Now the reference to Modernism is by no means just a convenient aside at this point. For integrism and Modernism have a great deal in common. In fact, Modernism presupposes integrism by taking the latter’s evolutionism and organicism and putting them to the service of the revolution rather than the counter-revolution. Modernism always contends that some revolution or bunch of revolutions has produced a “new world” and that everything in the Church, therefore, must be made to jibe with this “new world” as organically as yesteryear’s Catholicism allegedly jibed with the “old world.” Many people have noted that post-Conciliar “liberal Catholicism” is a revival of Modernism. This observation, it seems to me, is confirmed by a look at the likeness between the same liberal Catholicism and, of all things, integrism! Consider four points: (1) both integrism and liberal Catholicism rely more heavily on sociology than on strict theology in evaluating proposed changes in the Church; (2) both consummate a marriage of religion and politics that obliterates vital distinctions; (3) both argue from a social model to erroneous conclusions about what is changeable and unchangeable in faith and morals; and (4) both assume that liturgy reflects social order and therefore must be made relevant (whether as a happy reminder of the old world or as a “dynamic” immersion in the new).

But American liberal Catholicism is after all Modernism and not integrism because, like Modernism, it is not simply at the service of a new culture but of an open-ended revolutionary ideology. Liberal Catholics often speak of adapting the Church to various features of America’s life-style, but what is sought more profoundly is trimming Catholicism to fit the revolutionary promises inherent in the “American Dream.” Liberal Catholicism is a politics-religion that wants “alabaster cities” to gleam “undimmed by human tears” and firmly believes that some native Messiah can build them.
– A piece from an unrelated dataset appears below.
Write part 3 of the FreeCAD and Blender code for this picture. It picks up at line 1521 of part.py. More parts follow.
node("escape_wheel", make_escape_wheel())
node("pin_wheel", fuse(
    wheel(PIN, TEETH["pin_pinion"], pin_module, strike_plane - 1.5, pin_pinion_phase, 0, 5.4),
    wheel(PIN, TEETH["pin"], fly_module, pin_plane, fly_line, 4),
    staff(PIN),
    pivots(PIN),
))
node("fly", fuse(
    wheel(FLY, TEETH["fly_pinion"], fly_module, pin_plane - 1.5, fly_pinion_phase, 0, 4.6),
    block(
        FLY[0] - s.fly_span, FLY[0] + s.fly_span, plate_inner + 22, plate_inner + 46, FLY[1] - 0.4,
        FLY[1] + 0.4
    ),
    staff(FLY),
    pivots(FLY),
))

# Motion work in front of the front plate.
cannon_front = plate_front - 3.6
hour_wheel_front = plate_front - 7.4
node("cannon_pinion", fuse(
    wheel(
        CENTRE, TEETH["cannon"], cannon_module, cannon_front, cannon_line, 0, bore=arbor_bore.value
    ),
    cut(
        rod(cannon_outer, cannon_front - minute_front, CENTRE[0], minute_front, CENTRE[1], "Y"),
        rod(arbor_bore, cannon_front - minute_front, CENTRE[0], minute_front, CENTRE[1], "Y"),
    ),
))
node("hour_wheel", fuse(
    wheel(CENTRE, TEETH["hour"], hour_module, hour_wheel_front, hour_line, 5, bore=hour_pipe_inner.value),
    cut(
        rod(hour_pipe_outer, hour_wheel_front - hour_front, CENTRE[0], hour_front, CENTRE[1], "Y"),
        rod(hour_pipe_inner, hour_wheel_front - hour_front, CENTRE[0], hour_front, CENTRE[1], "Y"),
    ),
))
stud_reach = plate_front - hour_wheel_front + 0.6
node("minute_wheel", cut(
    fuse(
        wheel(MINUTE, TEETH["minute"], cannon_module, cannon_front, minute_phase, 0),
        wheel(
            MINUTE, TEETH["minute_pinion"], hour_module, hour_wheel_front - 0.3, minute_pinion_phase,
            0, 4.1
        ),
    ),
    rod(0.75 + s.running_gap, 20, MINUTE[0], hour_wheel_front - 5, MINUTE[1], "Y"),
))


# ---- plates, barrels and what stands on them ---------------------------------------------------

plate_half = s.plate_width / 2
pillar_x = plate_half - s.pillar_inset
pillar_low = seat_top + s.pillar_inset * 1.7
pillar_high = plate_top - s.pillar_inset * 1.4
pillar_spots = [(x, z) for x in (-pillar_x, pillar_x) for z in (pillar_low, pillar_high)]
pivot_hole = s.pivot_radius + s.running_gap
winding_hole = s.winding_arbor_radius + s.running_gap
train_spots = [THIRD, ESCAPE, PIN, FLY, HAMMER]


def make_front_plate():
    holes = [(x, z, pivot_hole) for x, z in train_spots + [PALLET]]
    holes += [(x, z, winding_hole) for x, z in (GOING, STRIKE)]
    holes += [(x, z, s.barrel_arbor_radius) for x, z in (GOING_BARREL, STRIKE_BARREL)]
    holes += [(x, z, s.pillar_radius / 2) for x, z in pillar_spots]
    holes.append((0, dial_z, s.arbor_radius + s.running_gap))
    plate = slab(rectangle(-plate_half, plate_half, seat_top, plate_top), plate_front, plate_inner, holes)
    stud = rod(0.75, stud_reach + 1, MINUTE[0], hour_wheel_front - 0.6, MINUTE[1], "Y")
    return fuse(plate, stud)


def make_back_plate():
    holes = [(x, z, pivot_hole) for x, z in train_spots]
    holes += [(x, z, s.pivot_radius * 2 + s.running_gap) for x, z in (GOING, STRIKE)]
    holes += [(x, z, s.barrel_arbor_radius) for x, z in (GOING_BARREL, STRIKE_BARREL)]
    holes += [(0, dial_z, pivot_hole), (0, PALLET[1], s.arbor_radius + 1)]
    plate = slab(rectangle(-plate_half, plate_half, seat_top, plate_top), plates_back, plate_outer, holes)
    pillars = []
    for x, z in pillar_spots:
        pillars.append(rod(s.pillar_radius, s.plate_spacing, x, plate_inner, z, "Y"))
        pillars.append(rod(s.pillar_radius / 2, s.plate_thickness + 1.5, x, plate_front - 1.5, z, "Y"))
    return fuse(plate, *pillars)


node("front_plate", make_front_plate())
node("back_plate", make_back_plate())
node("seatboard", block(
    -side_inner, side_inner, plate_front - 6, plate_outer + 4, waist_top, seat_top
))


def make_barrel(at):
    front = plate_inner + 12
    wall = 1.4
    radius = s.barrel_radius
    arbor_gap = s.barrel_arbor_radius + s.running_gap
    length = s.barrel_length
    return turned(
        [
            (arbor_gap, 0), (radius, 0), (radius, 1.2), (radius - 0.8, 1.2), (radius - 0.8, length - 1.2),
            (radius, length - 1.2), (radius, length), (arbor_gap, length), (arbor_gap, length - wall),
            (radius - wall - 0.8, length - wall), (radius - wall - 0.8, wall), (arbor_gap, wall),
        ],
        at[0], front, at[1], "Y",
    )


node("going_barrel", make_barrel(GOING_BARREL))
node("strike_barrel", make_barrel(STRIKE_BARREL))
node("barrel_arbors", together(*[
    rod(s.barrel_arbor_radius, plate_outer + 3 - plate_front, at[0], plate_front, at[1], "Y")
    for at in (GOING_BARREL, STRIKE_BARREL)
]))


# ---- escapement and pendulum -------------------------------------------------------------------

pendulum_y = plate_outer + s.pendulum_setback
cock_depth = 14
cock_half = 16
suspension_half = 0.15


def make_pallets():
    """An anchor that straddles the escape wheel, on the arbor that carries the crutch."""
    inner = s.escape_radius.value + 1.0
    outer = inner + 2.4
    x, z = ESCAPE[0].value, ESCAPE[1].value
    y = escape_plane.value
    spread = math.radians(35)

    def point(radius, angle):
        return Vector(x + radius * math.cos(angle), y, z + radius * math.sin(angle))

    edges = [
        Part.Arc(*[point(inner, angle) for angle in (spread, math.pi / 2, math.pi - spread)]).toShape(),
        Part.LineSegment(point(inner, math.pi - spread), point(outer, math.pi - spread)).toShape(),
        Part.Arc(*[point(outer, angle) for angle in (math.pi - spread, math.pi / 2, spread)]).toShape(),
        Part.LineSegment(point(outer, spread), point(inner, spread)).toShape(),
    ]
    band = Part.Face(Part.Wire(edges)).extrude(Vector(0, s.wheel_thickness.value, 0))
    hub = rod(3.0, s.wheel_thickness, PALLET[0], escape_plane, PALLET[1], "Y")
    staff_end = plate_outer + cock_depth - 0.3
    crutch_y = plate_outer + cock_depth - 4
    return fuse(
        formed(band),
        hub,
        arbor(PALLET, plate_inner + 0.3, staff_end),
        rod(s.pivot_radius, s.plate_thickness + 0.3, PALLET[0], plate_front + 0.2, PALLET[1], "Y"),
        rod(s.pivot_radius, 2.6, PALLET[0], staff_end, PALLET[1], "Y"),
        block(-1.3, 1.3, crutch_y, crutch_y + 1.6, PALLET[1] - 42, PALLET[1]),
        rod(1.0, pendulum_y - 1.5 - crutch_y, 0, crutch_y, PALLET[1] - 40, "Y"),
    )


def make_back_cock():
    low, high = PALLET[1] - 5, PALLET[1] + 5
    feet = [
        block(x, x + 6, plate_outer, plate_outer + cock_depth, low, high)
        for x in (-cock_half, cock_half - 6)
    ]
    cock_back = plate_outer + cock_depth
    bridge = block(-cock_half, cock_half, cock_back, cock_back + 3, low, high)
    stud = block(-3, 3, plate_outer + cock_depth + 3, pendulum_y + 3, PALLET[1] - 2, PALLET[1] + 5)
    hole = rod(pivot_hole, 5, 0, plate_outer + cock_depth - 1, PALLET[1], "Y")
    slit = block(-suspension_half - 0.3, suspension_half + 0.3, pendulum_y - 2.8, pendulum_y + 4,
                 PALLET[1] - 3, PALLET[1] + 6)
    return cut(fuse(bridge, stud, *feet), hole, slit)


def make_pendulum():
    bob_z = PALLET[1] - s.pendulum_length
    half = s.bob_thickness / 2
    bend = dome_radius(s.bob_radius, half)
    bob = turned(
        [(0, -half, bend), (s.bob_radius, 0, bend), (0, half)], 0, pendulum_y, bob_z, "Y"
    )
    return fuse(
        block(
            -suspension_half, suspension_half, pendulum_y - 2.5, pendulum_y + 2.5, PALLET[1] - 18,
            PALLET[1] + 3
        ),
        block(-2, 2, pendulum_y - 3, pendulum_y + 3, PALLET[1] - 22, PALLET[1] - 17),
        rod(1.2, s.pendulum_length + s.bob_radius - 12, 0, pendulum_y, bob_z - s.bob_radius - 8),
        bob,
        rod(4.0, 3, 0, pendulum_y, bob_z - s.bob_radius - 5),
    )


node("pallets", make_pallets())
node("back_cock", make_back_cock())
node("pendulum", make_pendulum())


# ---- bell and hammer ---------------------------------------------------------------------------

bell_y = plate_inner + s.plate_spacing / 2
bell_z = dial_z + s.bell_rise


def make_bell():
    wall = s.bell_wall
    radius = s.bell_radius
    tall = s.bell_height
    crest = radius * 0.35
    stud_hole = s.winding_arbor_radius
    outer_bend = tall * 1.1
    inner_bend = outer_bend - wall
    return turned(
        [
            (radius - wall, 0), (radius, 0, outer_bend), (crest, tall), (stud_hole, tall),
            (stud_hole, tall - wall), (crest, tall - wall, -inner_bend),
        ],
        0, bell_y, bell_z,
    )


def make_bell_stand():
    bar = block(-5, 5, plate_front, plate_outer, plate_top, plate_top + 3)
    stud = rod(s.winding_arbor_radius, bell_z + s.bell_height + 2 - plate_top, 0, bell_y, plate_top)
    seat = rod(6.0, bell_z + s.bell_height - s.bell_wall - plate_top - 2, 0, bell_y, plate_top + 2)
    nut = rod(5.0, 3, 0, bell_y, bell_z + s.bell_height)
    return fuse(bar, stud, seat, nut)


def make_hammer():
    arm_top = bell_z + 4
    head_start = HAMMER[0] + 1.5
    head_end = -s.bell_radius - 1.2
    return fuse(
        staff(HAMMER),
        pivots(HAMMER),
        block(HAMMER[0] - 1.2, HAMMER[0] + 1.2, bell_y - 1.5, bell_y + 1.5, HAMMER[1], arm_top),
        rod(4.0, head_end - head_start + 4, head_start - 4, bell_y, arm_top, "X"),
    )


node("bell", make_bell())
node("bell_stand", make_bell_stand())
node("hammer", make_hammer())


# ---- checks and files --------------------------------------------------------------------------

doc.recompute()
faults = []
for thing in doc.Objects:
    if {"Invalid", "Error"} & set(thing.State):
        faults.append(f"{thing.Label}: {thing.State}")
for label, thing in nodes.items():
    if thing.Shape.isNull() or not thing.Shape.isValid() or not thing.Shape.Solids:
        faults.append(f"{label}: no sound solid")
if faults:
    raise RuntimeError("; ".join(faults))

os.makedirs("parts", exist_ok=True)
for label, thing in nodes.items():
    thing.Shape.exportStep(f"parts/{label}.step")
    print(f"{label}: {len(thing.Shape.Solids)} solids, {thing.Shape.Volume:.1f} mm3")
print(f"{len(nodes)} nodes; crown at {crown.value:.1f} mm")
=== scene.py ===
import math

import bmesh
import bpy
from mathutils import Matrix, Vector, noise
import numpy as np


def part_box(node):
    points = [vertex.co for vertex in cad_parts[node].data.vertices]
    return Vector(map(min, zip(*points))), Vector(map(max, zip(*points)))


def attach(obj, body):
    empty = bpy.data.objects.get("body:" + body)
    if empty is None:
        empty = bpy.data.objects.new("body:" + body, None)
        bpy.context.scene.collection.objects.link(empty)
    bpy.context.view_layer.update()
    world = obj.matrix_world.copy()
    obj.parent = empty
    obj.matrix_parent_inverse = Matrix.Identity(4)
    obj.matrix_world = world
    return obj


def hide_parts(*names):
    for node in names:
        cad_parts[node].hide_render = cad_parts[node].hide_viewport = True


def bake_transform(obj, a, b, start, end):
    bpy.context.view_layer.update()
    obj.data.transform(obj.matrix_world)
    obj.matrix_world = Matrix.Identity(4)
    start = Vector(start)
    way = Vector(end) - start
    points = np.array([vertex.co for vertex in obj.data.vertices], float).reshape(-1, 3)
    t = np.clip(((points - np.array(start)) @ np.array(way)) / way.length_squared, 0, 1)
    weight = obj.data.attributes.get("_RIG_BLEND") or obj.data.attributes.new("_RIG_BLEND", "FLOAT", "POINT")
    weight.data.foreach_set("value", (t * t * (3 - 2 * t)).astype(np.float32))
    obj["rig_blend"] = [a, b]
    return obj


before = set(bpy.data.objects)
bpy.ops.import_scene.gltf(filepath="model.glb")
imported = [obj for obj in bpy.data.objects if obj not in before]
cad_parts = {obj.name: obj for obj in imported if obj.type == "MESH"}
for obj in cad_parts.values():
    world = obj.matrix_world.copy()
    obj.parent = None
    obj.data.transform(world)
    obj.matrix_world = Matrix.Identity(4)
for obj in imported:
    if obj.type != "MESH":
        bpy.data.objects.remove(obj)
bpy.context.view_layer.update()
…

The power of this curious Modernism to sweep the American Church, however, lies just in this: that everybody who believes in the central promises and premises of American politics believes in that native messianism! In a curious and frightening way, it was the a-politicism of the older American Catholic Church that protected its orthodoxy.

But to return to where we started: is there an American integrism? In the full sense of the word, the answer has to be no. American culture is such that anyone who tries to build an integrism upon it will find himself turning into a Modernist instead. But if we leave aside the social and political aspects of integrism and concentrate solely on the ecclesiastical, then I contend that an American integrism is indeed in the making. The revolution which it rejects is precisely Vatican II, and the touchstone of its loyalty is the Mass as it was in, say, 1960.